The Fourth Homecoming: Kirsten Fischer Turns a Historian’s Lens to Her Family’s Past

Kirsten Fischer

What if you could visit your grandparents on a trip back in time? What would you ask? What would you do? “The project started for me,” says Kirsten Fischer, “with wanting to understand why I’m drawn to a place that never felt like home.” For historians like Fischer, a professor in the Department of History, looking back is only the beginning. In her most recent research project, Fischer visits 20th-century Germany, and finds herself in the shoes of her past family members. 

Secrets in the Family

Fischer has been a professor of American history at the University of Minnesota since 2000. She’s written about slavery and racism in one book, and about religious freedom in the early US in another. In 2011, she won the Horace T. Morse award for outstanding contributions to undergraduate education. Her most recent project is a departure from her usual beat of American history, but it hits quite close to home.

“It’s a memoir involving my father’s side of the family,” she says. “There are secrets in my family that I’m still trying to uncover, and I’m curious about what happens to our sense of belonging when it’s troubled in certain ways.” With “a focus on displacement by war, political division, and voluntary migration,” Fischer’s work-in-progress promises to question what home really is, and what brings us back to it.

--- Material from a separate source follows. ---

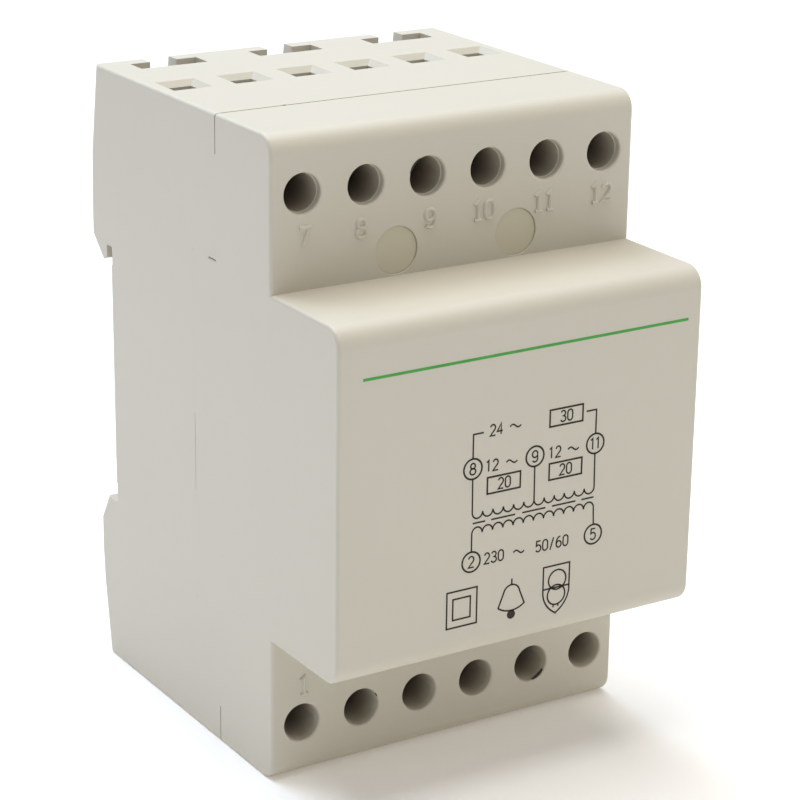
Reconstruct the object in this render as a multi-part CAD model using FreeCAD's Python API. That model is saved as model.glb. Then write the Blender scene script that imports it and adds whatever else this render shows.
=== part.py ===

“It’s a quest for a sense of belonging. It’s about rootedness and uprootedness, and how these things get passed down in families,” Fischer explains. “It’s also very much about 20th-century Germany.”

Never at Home

Despite her heritage, Fischer didn’t always connect to her father’s home country. He had fled East Germany as a teenager. “He described it as an open-air prison,” she recalls, “and he fled at the age of 19, eventually making his way to America.”

And then, “to everyone’s surprise, when I was twelve,” she says, “my father decided we all needed to move to West Germany.” A plane ride later, Fischer and her family were living with her grandparents in Hamburg. In the eight years that followed, she learned German and attended local schools. But even with family, stability, and shelter, it didn’t quite sit right. “I never really felt at home in Germany,” Fischer says.

Part of a Pattern

As soon as Fischer was old enough, she left for the US to attend college and graduate school, specializing in American history. She started a family, and had a daughter of her own. “I was going to stay here,” Fischer thought, and her time in Hamburg would stay in the past. But, for historians, the past always beckons.

“Suddenly,” Fischer says, “I decided that it was really important that we, as a family, spend time in Germany.” Like father, like daughter, Fischer was compelled to return to that country. She wanted her child to learn the language and understand the culture. But she couldn’t quite figure out why. 

“Why was I returning to this place that I had never particularly enjoyed?” she pondered. “Somewhere I didn’t really consider home?”

The answer was in a box. “It was a box of my grandmother’s things,” Fischer remembers. She found all sorts of objects: letters and postcards and pictures. Most of them held family memories. All of them were clues about the past. A great-grandfather sent to a Siberian POW camp in WW I. A grandfather in an American POW camp after WW II. And her father, leaving communist East Germany as a refugee in 1950.

“I began to understand that in my father’s family, there have been three generations of exile and return. And I was the fourth one…I was part of a pattern,” Fischer had realized, “and I began to wonder, who are these people I’m related to? How have their experiences been handed down to me in ways I hadn’t fully understood?  What can I learn from their experiences, especially about dictatorship and war, and would I make different choices, given the chance?” 

We Are All Historical Figures

A good history book will tell you what happened. But a good memoir will take you there. Fischer’s forthcoming memoir offers readers insight into war, dictatorships, and how family lessons of survival are passed down over the generations. 

“We are all historical figures,” Fischer says. “Each of us, as we live our lives, are already shaped by things larger than ourselves and our families.” Whether we know it or not, we are always living in an unfolding history, and the past is, more often than not, a co-author to the story of our lives.

“There are many ways to write history,” Fischer says, “but right now, I find the most compelling stories to be the ones where people understand themselves as part of a much larger moment.”